(What this task involves)
Output the data that follows exactly, line for line.

(Data segment)
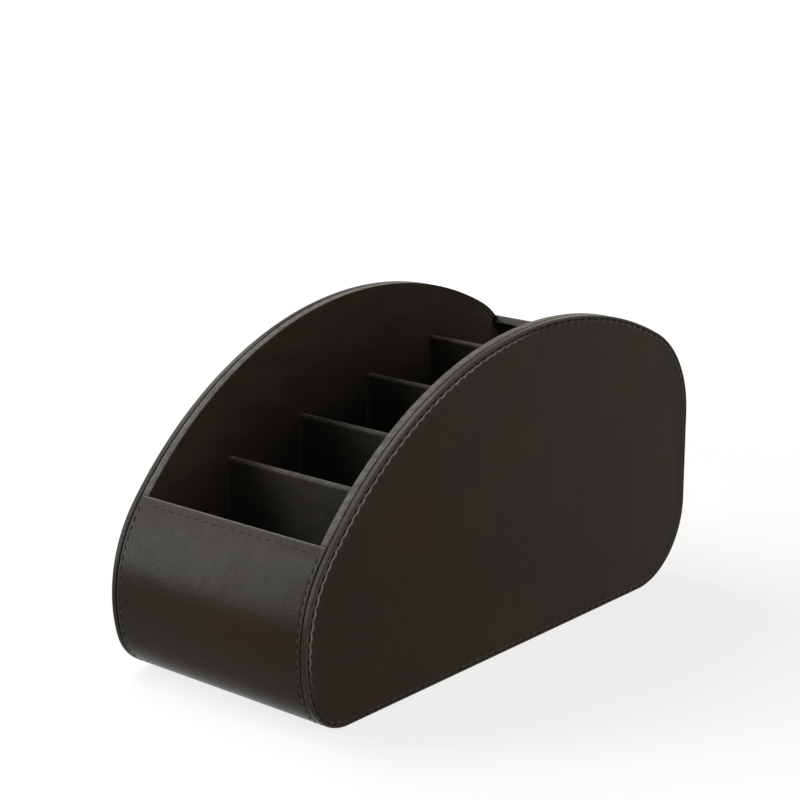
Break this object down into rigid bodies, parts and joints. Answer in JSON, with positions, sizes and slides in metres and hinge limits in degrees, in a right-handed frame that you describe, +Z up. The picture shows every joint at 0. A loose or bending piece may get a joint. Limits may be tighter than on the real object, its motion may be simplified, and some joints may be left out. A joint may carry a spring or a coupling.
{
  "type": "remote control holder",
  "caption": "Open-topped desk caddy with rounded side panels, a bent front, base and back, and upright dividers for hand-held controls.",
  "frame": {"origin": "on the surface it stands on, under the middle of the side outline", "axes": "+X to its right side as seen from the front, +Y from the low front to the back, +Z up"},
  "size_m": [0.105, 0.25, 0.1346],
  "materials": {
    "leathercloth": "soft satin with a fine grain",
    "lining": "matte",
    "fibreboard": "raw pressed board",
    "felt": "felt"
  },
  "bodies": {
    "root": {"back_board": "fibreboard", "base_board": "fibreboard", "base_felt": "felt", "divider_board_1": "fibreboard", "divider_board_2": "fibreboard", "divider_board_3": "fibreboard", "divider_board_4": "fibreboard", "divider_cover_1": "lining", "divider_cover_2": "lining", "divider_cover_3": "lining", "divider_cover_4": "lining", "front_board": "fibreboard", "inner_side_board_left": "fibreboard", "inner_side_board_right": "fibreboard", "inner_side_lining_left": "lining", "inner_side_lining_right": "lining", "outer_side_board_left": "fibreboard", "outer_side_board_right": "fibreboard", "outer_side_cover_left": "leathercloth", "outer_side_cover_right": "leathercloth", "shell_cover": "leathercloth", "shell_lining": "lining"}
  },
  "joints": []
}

(Result for this exercise)
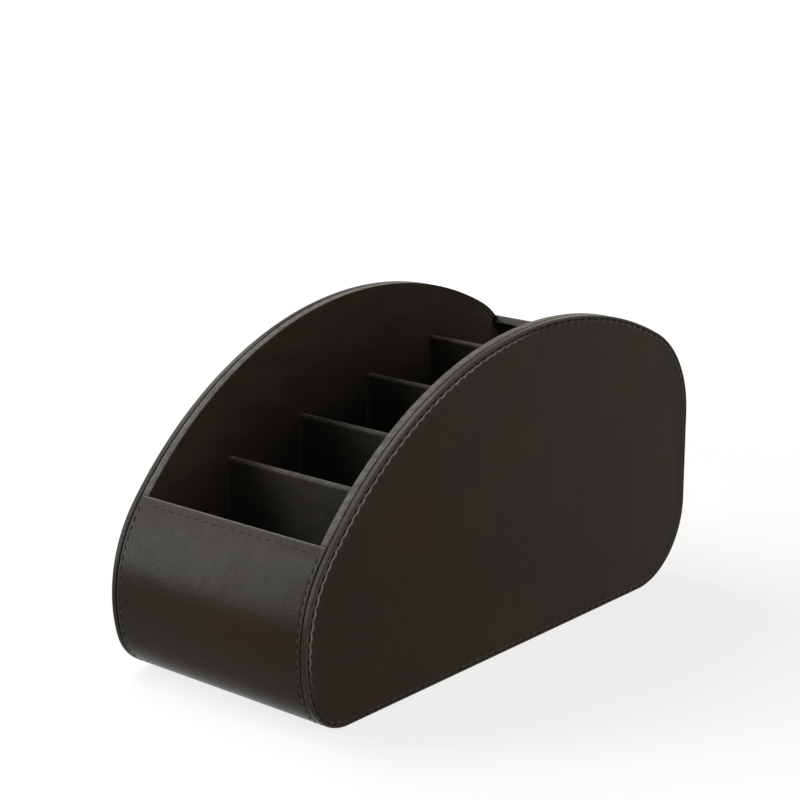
Break this object down into rigid bodies, parts and joints. Answer in JSON, with positions, sizes and slides in metres and hinge limits in degrees, in a right-handed frame that you describe, +Z up. The picture shows every joint at 0. A loose or bending piece may get a joint. Limits may be tighter than on the real object, its motion may be simplified, and some joints may be left out. A joint may carry a spring or a coupling.
{
  "type": "remote control holder",
  "caption": "Open-topped desk caddy with rounded side panels, a bent front, base and back, and upright dividers for hand-held controls.",
  "frame": {"origin": "on the surface it stands on, under the middle of the side outline", "axes": "+X to its right side as seen from the front, +Y from the low front to the back, +Z up"},
  "size_m": [0.105, 0.25, 0.1346],
  "materials": {
    "leathercloth": "soft satin with a fine grain",
    "lining": "matte",
    "fibreboard": "raw pressed board",
    "felt": "felt"
  },
  "bodies": {
    "root": {"back_board": "fibreboard", "base_board": "fibreboard", "base_felt": "felt", "divider_board_1": "fibreboard", "divider_board_2": "fibreboard", "divider_board_3": "fibreboard", "divider_board_4": "fibreboard", "divider_cover_1": "lining", "divider_cover_2": "lining", "divider_cover_3": "lining", "divider_cover_4": "lining", "front_board": "fibreboard", "inner_side_board_left": "fibreboard", "inner_side_board_right": "fibreboard", "inner_side_lining_left": "lining", "inner_side_lining_right": "lining", "outer_side_board_left": "fibreboard", "outer_side_board_right": "fibreboard", "outer_side_cover_left": "leathercloth", "outer_side_cover_right": "leathercloth", "shell_cover": "leathercloth", "shell_lining": "lining"}
  },
  "joints": []
}